A few of the "don'ts" on Dr. Might's list also resonated with me.  The first, "Focus on grades or coursework", was problematic for me because I viewed the Ph.D. program linearly:  two years of coursework, comprehensive exam, dissertation proposal, dissertation analysis, write-up, then defense.  I'm in the write-up stage now but I think that if I'd adopted a more holistic view from the beginning, I may have identified a topic and research question earlier.  It also doesn't help matters that I switched from biostatistics to epidemiology two-and-half years into the program, setting me back a year.  Oh well.  Another one, "Treat Ph.D. school like school or work":  according to Dr.
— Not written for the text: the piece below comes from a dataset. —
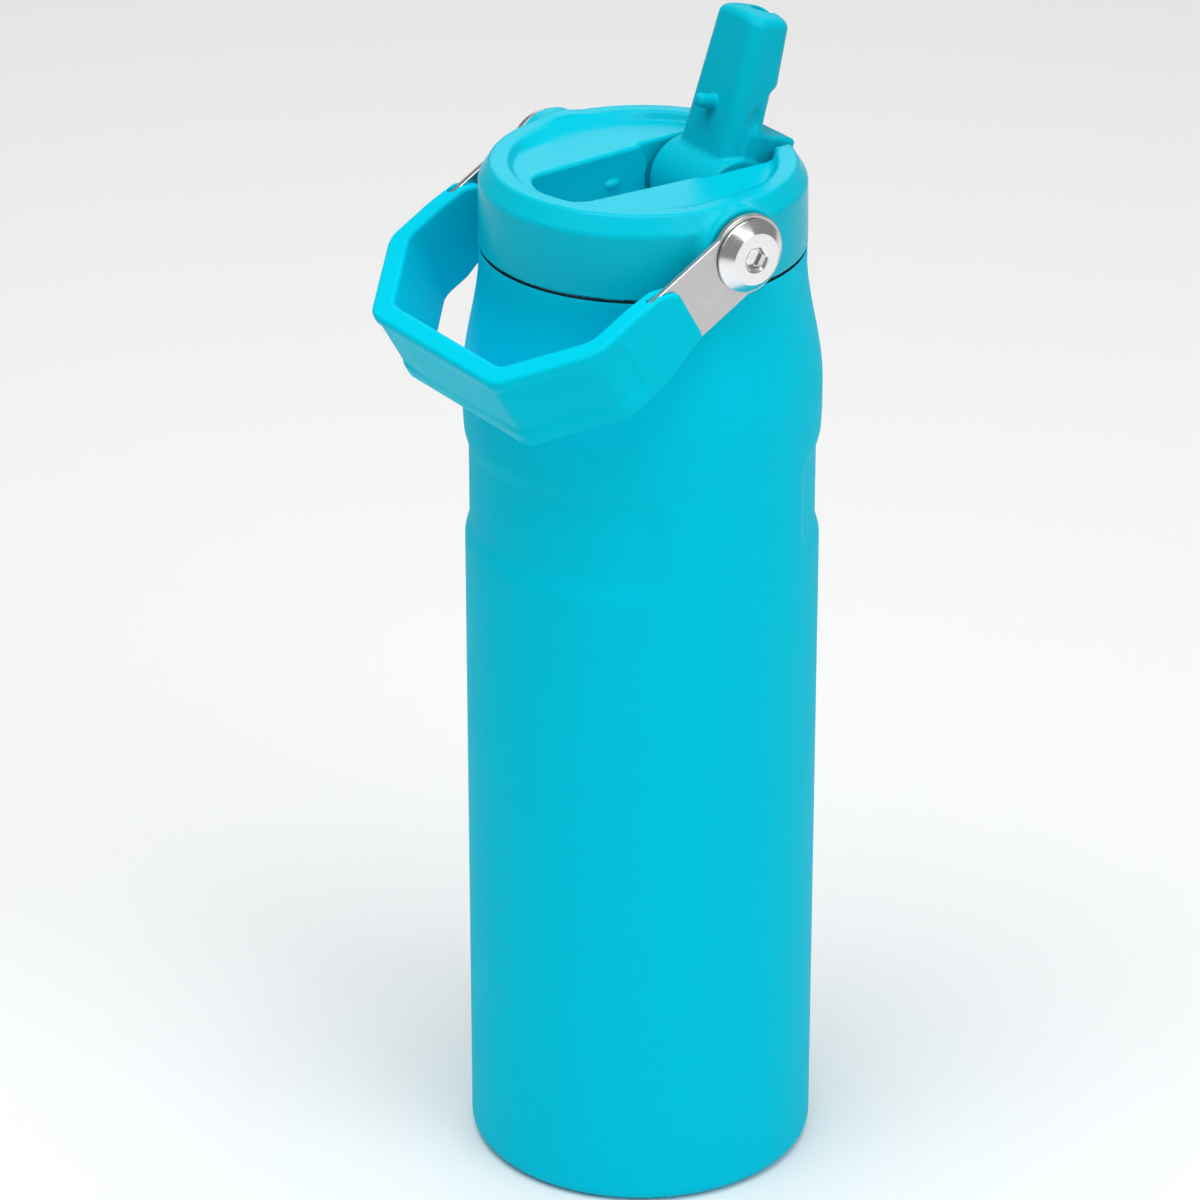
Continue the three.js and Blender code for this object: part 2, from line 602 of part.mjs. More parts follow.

Might, the Ph.D. is all-consuming and for those who don't pony up the requisite devotion and obedience, they take 7+ years to finish or wind up ABD.  Based on how long I've been at this (six years), I wonder what Dr. Might would say about my devotion.  The last one, "Miss the real milestones", is a real risk in my program since we are given two options for the Ph.D.:  a "European" style version comprising of three-publication quality papers or the "traditional" version comprising the standard five chapters.  I opted for the "traditional" version so the requirement to publish --- even just one paper --- is absent and based on Dr. Might's criteria, I'd hardly be Ph.D worthy.  (I should note, however, that even though publication isn't a requirement for graduation with the five-chapter dissertation, we are strongly encouraged to write a manuscript from our dissertation and try to get in published.)  

I wish I'd come upon this advice a few years ago but, as the saying goes, better late than never.